Levantamento feito pelo Aos Fatos revela que a dificuldade de interpretação e a falta de perícia nas decisões judiciais sobre o uso de Inteligência Artificial em anúncios políticos podem ser mais impactantes nas eleições deste ano do que os efeitos da propaganda enganosa. Durante a pré-campanha, algumas decisões de juízes e juízas eleitorais não corresponderam a um padrão porque o Brasil ainda não tem uma base legal estruturada para enfrentar o desafio nem exemplos de casos para sustentar as interpretações. Também não há conhecimento técnico específico para identificar as tecnologias usadas em conteúdos supostamente irregulares. Os riscos para a integridade eleitoral, neste cenário, são mais sutis. A tendência de judicialização de qualquer tipo de conteúdo considerado enganoso pode sobrecarregar a Justiça Eleitoral com decisões controversas e minar a credibilidade dos argumentos jurídicos.

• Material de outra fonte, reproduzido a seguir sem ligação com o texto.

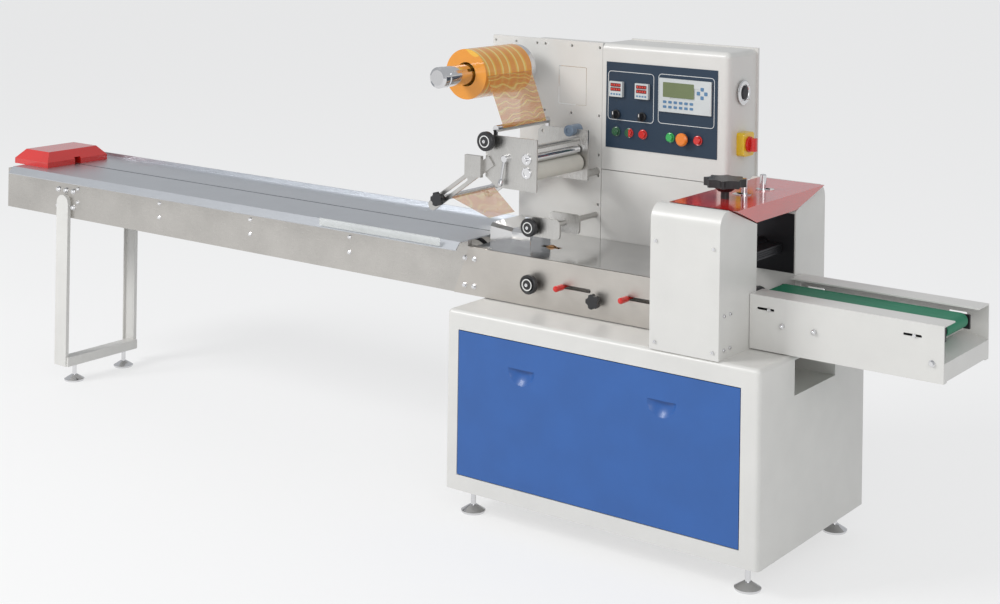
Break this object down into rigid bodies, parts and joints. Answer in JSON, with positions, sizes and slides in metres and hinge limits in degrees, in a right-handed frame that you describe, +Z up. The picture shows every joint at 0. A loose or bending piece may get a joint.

Para garantir a integridade das eleições, o Tribunal Superior Eleitoral anunciou medidas que incluem convênios com grandes empresas de tecnologia, transparência das ações judiciais e o lançamento de campanhas contra mentiras na campanha. Contudo, as estratégias de marketing digital exploradas por candidatos como Pablo Marçal, em São Paulo, somadas ao papel ambíguo das 'big techs', levantam questões que não estão no escopo das propostas para enfrentar o fenômeno da desinformação. A crescente influência dos modelos de negócio das plataformas digitais e o apoio financeiro de gigantes da tecnologia em iniciativas de educação midiática e produções jornalísticas, incluindo checagem de fatos, revelam um dilema: estariam essas ações fortalecendo a Democracia ou apenas reforçando estratégias que lucram com a desinformação?

O uso da Inteligência Artificial nas eleições deste ano é tema central nas discussões sobre os impactos da desinformação. A Justiça Eleitoral implementou normas rigorosas para evitar o uso de conteúdo fabricado e, ao mesmo tempo, vai adotar ferramentas de IA para dar agilidade e eficiência no combate às 'fake news'. Como desafio, a integridade do sistema de votação e a própria atuação da Justiça Eleitoral passam pelo escrutínio de uma população vulnerável às informações falsas, mas favorável a punições severas para candidatos que se beneficiem do uso de desinformação ao longo da campanha. O dilema nesse cenário está em como garantir respostas rápidas no combate à propagação de conteúdo enganoso e justificar as decisões a um grupo significativo de eleitores incapaz de discernir entre o que é verdadeiro e o que é falso na disputa pelo voto.